Existe un sentimiento o mentalidad social —no sé bien cómo llamarla— con la cual simpatizo. Algunos —unos gurús seudosociólogos— sostienen que es uno de los rasgos que caracteriza a las generaciones nacidas después del año dos mil. Pero, por cierto, conozco a muchas personas nacidas holgadamente con anterioridad a ese hito que también la comparten y, más todavía, como lector de historia y literatura, podría conjeturar que es un rasgo cultural de largo plazo, solo que hoy se ha tornado más agudo, absurdo y visible.
La mentalidad y sentimiento a los cuales me refiero podrían conectarse a cómo se percibe lo que antiguamente se llamaba “felicidad” o “bienestar” o, ya más contemporáneamente, “calidad de vida”. Desde tiempos remotos esa vida “lograda o malograda” depende de una dimensión no física, de tal manera que acomete una honda sensación de abatimiento, si nos percatamos de que los días pasan veloces en la lucha tenaz por satisfacer ese mínimo fisiológico sin que, ni siquiera en un horizonte temporal mediano, se abra la posibilidad de gozar de la vida en lo que tiene de don maravilloso. El tema de la “vida lograda”, de la “vida buena” es el gran tema de la ética, el cual no se reduce a una mezquina preceptiva llena de restricciones.
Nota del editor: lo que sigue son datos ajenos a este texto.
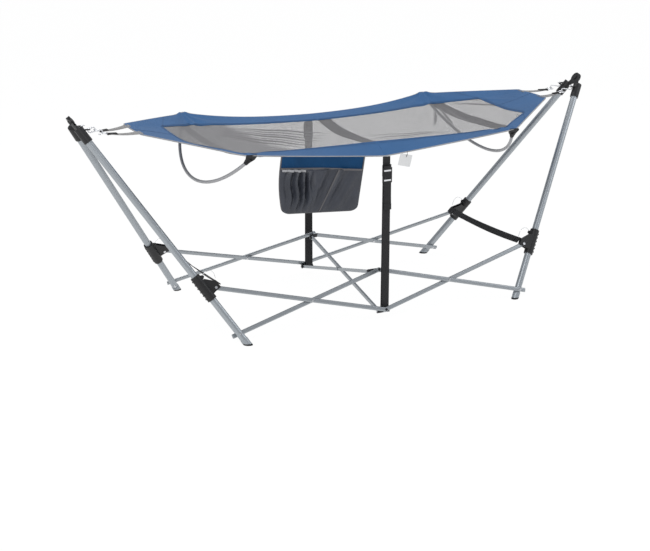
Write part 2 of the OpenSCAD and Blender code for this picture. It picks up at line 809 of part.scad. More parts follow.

Si el trabajo no es camino de acceso a esa “vida” entendida de esa manera superior, pierde sentido, se convierte razonablemente en algo odioso, una mera carga, que bestializa y no humaniza, y convierte al sujeto en una mula que gira en torno a la noria. El trabajo no es un “bien en sí”, sino una forma simulada de servidumbre si no es posible enlazarlo virtuosamente con mayores momentos de felicidad. Como Aristóteles, creo que, en el orden de los bienes, la felicidad es el primero y todos los otros se le subordinan. Muchas personas piensan que el sistema de organización socioeconómica que nos rige —el odiado “modelo”— es el responsable mayor de que una gran mayoría trabaje de ese modo “inhumano” en favor de una minoría, que es la que puede vivir logradamente. Tengo muchas dudas respecto de si esa conjetura es correcta o, al menos, contiene la respuesta completa. Temo que no existe una solución, lo cual no obsta a que desde mediados del siglo XIX y, sobre todo, después de la revolución industrial, la meditación de la figura del “trabajador” ha sido colocada en el centro de la búsqueda de una comunidad política justa. Ante un trabajo degradado, la “flojera” es una táctica moralmente legítima. La revolución de las comunicaciones ha puesto ante los ojos de todos las múltiples opciones de vida buena que yacen en nuestra circunstancia y a las cuales nadie está obligado a renunciar.